→ Problem requirements: From the listing that follows, extract every line and set it down unaltered.

→ Given data:
* * * * *
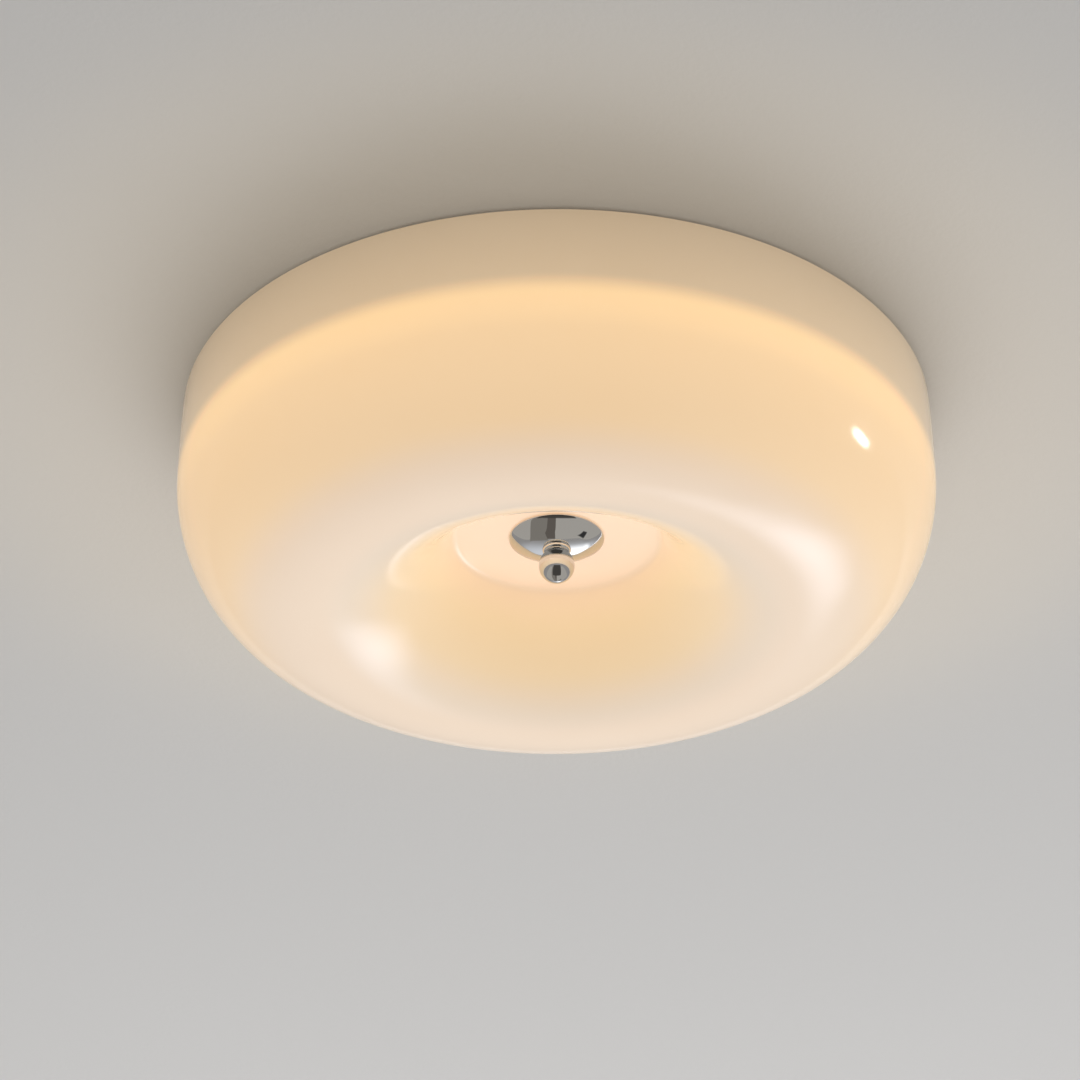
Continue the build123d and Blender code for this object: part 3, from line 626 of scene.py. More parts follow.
@contextmanager
def shaping(mesh):
    """Opens a mesh as a bmesh, and writes it back at the end."""
    work = bmesh.new()
    work.from_mesh(mesh)
    yield work
    work.to_mesh(mesh)
    work.free()


def outward(mesh):
    """The same mesh with its faces pointing outwards."""
    with shaping(mesh) as work:
        bmesh.ops.recalc_face_normals(work, faces=work.faces)
    return mesh


def joined(*meshes):
    """Several meshes as one, with the material of the first."""
    result = bpy.data.meshes.new("joined")
    with shaping(result) as work:
        for mesh in meshes:
            work.from_mesh(mesh)
    if meshes[0].materials:
        result.materials.append(meshes[0].materials[0])
    return result


def moved(mesh, place):
    mesh.transform(Matrix.Translation(place))
    return mesh


def turned(points, material, closed=True, segments=96):
    """A piece of revolution from points (radius, height), its faces pointing outwards."""
    outline = bpy.data.meshes.new("outline")
    corners = [(r - 1.0, -z, 0.0) for r, z in points]  # the sweep's circle has a radius of 1
    edges = [(index, index + 1) for index in range(len(corners) - 1)]
    if closed:
        edges.append((len(corners) - 1, 0))
    outline.from_pydata(corners, edges, [])
    return outward(run_tree(turned_tree(), outline, Segments=segments, Material=material))


def stand_for(name, mesh, body, slot, *nodes):
    """Puts a finished mesh in the scene as a piece that rides on a body and stands for CAD nodes."""
    mesh.name = name
    piece = placed(name, mesh)
    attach(piece, body)
    if nodes:
        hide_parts(*nodes)
    return piece


def finish_node(material, *nodes):
    """Gives CAD nodes a finish."""
    for node in nodes:
        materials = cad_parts[node].data.materials
        materials.clear()
        materials.append(material)


def staged(name, mesh, material, **flags):
    """Puts a mesh in the scene as part of the stage."""
    mesh.materials.append(material)
    thing = placed(name, mesh)
    for key, value in flags.items():
        setattr(thing, key, value)


def rounded(corners, steps=4):
    """An outline whose corners (radius, height, rounding) are short arcs, with a point beside each arc."""
    points = []
    for index, (r, z, rounding) in enumerate(corners):
        here = Vector((r, z))
        if rounding <= 0:
            points.append((r, z))
            continue
        back = Vector(corners[index - 1][:2]) - here
        on = Vector(corners[(index + 1) % len(corners)][:2]) - here
        half = back.angle(on) / 2
        cut = min(rounding / math.tan(half), 0.4 * back.length, 0.4 * on.length)
        back.normalize()
        on.normalize()
        centre = here + (back + on).normalized() * (cut / math.cos(half))
        first = here + back * cut - centre
        sweep = first.angle_signed(here + on * cut - centre)
        points.append(tuple(here + back * cut * 1.2))
        for step in range(steps + 1):
            turn = -sweep * step / steps
            points.append((
                centre.x + first.x * math.cos(turn) - first.y * math.sin(turn),
                centre.y + first.x * math.sin(turn) + first.y * math.cos(turn),
            ))
        points.append(tuple(here + on * cut * 1.2))
    return points


def arc(centre, radius, start, end, steps):
    """Points of an arc in the outline's plane, angles in radians from +radius towards +Z."""
    across, up = radius if isinstance(radius, tuple) else (radius, radius)
    turns = (start + (end - start) * step / steps for step in range(steps + 1))
    return [(centre[0] + across * math.cos(turn), centre[1] + up * math.sin(turn)) for turn in turns]


def ring_outline(outer, bore, top, bottom, rounding):
    """Outline of a washer or sleeve."""
    corners = ((outer, top), (outer, bottom), (bore, bottom), (bore, top))
    return rounded([(*corner, rounding) for corner in corners])


def block(low, high, rounding, steps=2):
    """A box between two corners, its edges rounded."""
    mesh = bpy.data.meshes.new("block")
    middle, size = (Vector(low) + Vector(high)) / 2, Vector(high) - Vector(low)
    with shaping(mesh) as work:
        bmesh.ops.create_cube(work, size=1.0)
        for vertex in work.verts:
            vertex.co = middle + Vector(across * part for across, part in zip(size, vertex.co))
        bmesh.ops.bevel(
            work, geom=work.edges[:], offset=rounding, segments=steps, profile=0.5, affect="EDGES"
        )
    return mesh


def stacked(centre, half_x, half_y, corner, levels):
    """A closed case of rounded rectangles, one at each level (height, inset), from the lowest up."""
    mesh = bpy.data.meshes.new("case")
    with shaping(mesh) as work:
        loops = []
        for height, inset in levels:
            radius = max(corner - inset, 0.0004)
            flat_x, flat_y = half_x - inset - radius, half_y - inset - radius
            loop = []
            for quarter, (sign_x, sign_y) in enumerate(((1, 1), (-1, 1), (-1, -1), (1, -1))):
                middle = (centre[0] + sign_x * flat_x, centre[1] + sign_y * flat_y)
                start = math.pi / 2 * quarter
                for x, y in arc(middle, radius, start, start + math.pi / 2, 6):
                    loop.append(work.verts.new((x, y, height)))
            loops.append(loop)
        count = len(loops[0])
        for lower, upper in zip(loops, loops[1:]):
            for index in range(count):
                after = (index + 1) % count
                work.faces.new((lower[index], lower[after], upper[after], upper[index]))
        work.faces.new(loops[0][::-1])
        work.faces.new(loops[-1])
    return mesh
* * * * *
→ In response:
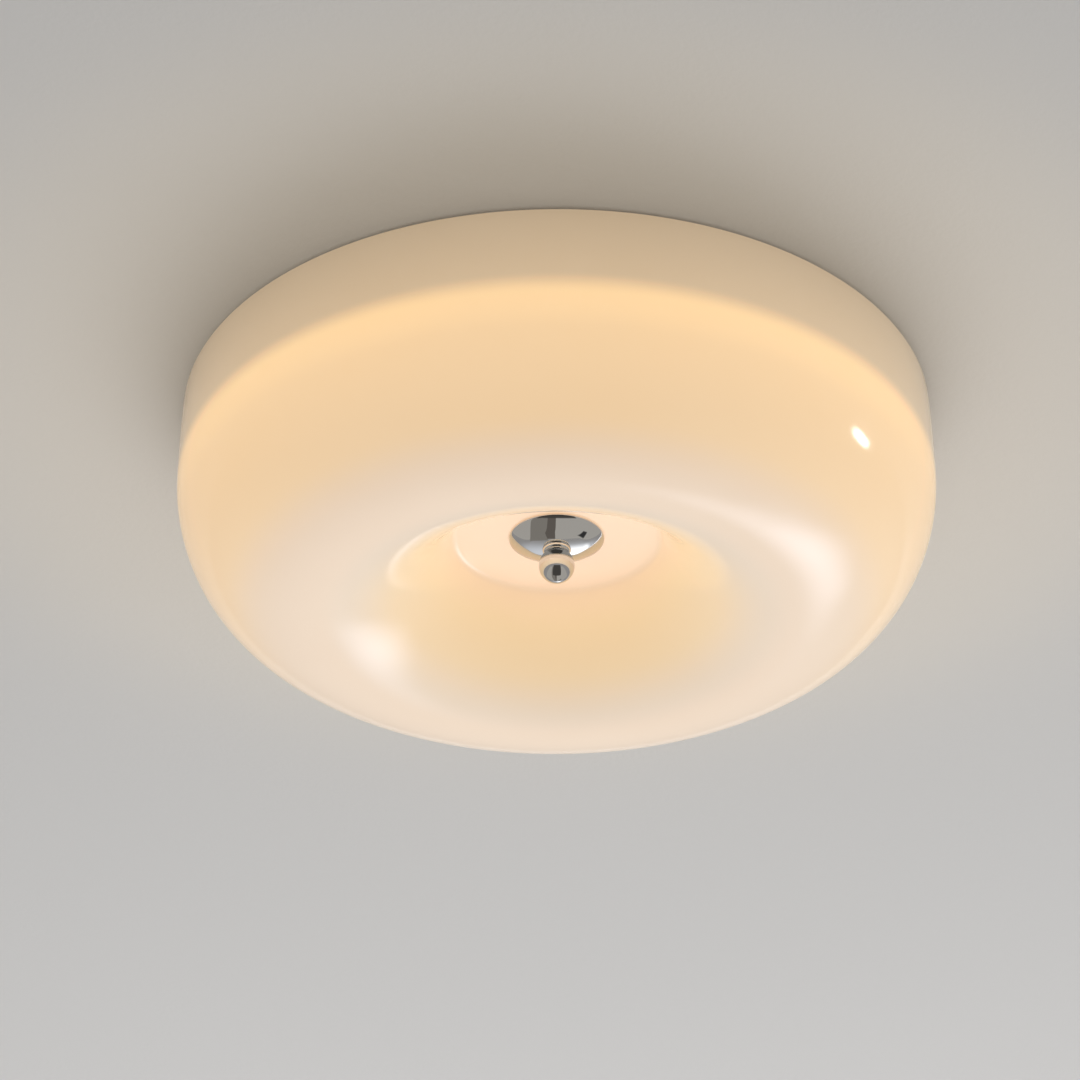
Continue the build123d and Blender code for this object: part 3, from line 626 of scene.py. More parts follow.
@contextmanager
def shaping(mesh):
    """Opens a mesh as a bmesh, and writes it back at the end."""
    work = bmesh.new()
    work.from_mesh(mesh)
    yield work
    work.to_mesh(mesh)
    work.free()


def outward(mesh):
    """The same mesh with its faces pointing outwards."""
    with shaping(mesh) as work:
        bmesh.ops.recalc_face_normals(work, faces=work.faces)
    return mesh


def joined(*meshes):
    """Several meshes as one, with the material of the first."""
    result = bpy.data.meshes.new("joined")
    with shaping(result) as work:
        for mesh in meshes:
            work.from_mesh(mesh)
    if meshes[0].materials:
        result.materials.append(meshes[0].materials[0])
    return result


def moved(mesh, place):
    mesh.transform(Matrix.Translation(place))
    return mesh


def turned(points, material, closed=True, segments=96):
    """A piece of revolution from points (radius, height), its faces pointing outwards."""
    outline = bpy.data.meshes.new("outline")
    corners = [(r - 1.0, -z, 0.0) for r, z in points]  # the sweep's circle has a radius of 1
    edges = [(index, index + 1) for index in range(len(corners) - 1)]
    if closed:
        edges.append((len(corners) - 1, 0))
    outline.from_pydata(corners, edges, [])
    return outward(run_tree(turned_tree(), outline, Segments=segments, Material=material))


def stand_for(name, mesh, body, slot, *nodes):
    """Puts a finished mesh in the scene as a piece that rides on a body and stands for CAD nodes."""
    mesh.name = name
    piece = placed(name, mesh)
    attach(piece, body)
    if nodes:
        hide_parts(*nodes)
    return piece


def finish_node(material, *nodes):
    """Gives CAD nodes a finish."""
    for node in nodes:
        materials = cad_parts[node].data.materials
        materials.clear()
        materials.append(material)


def staged(name, mesh, material, **flags):
    """Puts a mesh in the scene as part of the stage."""
    mesh.materials.append(material)
    thing = placed(name, mesh)
    for key, value in flags.items():
        setattr(thing, key, value)


def rounded(corners, steps=4):
    """An outline whose corners (radius, height, rounding) are short arcs, with a point beside each arc."""
    points = []
    for index, (r, z, rounding) in enumerate(corners):
        here = Vector((r, z))
        if rounding <= 0:
            points.append((r, z))
            continue
        back = Vector(corners[index - 1][:2]) - here
        on = Vector(corners[(index + 1) % len(corners)][:2]) - here
        half = back.angle(on) / 2
        cut = min(rounding / math.tan(half), 0.4 * back.length, 0.4 * on.length)
        back.normalize()
        on.normalize()
        centre = here + (back + on).normalized() * (cut / math.cos(half))
        first = here + back * cut - centre
        sweep = first.angle_signed(here + on * cut - centre)
        points.append(tuple(here + back * cut * 1.2))
        for step in range(steps + 1):
            turn = -sweep * step / steps
            points.append((
                centre.x + first.x * math.cos(turn) - first.y * math.sin(turn),
                centre.y + first.x * math.sin(turn) + first.y * math.cos(turn),
            ))
        points.append(tuple(here + on * cut * 1.2))
    return points


def arc(centre, radius, start, end, steps):
    """Points of an arc in the outline's plane, angles in radians from +radius towards +Z."""
    across, up = radius if isinstance(radius, tuple) else (radius, radius)
    turns = (start + (end - start) * step / steps for step in range(steps + 1))
    return [(centre[0] + across * math.cos(turn), centre[1] + up * math.sin(turn)) for turn in turns]


def ring_outline(outer, bore, top, bottom, rounding):
    """Outline of a washer or sleeve."""
    corners = ((outer, top), (outer, bottom), (bore, bottom), (bore, top))
    return rounded([(*corner, rounding) for corner in corners])


def block(low, high, rounding, steps=2):
    """A box between two corners, its edges rounded."""
    mesh = bpy.data.meshes.new("block")
    middle, size = (Vector(low) + Vector(high)) / 2, Vector(high) - Vector(low)
    with shaping(mesh) as work:
        bmesh.ops.create_cube(work, size=1.0)
        for vertex in work.verts:
            vertex.co = middle + Vector(across * part for across, part in zip(size, vertex.co))
        bmesh.ops.bevel(
            work, geom=work.edges[:], offset=rounding, segments=steps, profile=0.5, affect="EDGES"
        )
    return mesh


def stacked(centre, half_x, half_y, corner, levels):
    """A closed case of rounded rectangles, one at each level (height, inset), from the lowest up."""
    mesh = bpy.data.meshes.new("case")
    with shaping(mesh) as work:
        loops = []
        for height, inset in levels:
            radius = max(corner - inset, 0.0004)
            flat_x, flat_y = half_x - inset - radius, half_y - inset - radius
            loop = []
            for quarter, (sign_x, sign_y) in enumerate(((1, 1), (-1, 1), (-1, -1), (1, -1))):
                middle = (centre[0] + sign_x * flat_x, centre[1] + sign_y * flat_y)
                start = math.pi / 2 * quarter
                for x, y in arc(middle, radius, start, start + math.pi / 2, 6):
                    loop.append(work.verts.new((x, y, height)))
            loops.append(loop)
        count = len(loops[0])
        for lower, upper in zip(loops, loops[1:]):
            for index in range(count):
                after = (index + 1) % count
                work.faces.new((lower[index], lower[after], upper[after], upper[index]))
        work.faces.new(loops[0][::-1])
        work.faces.new(loops[-1])
    return mesh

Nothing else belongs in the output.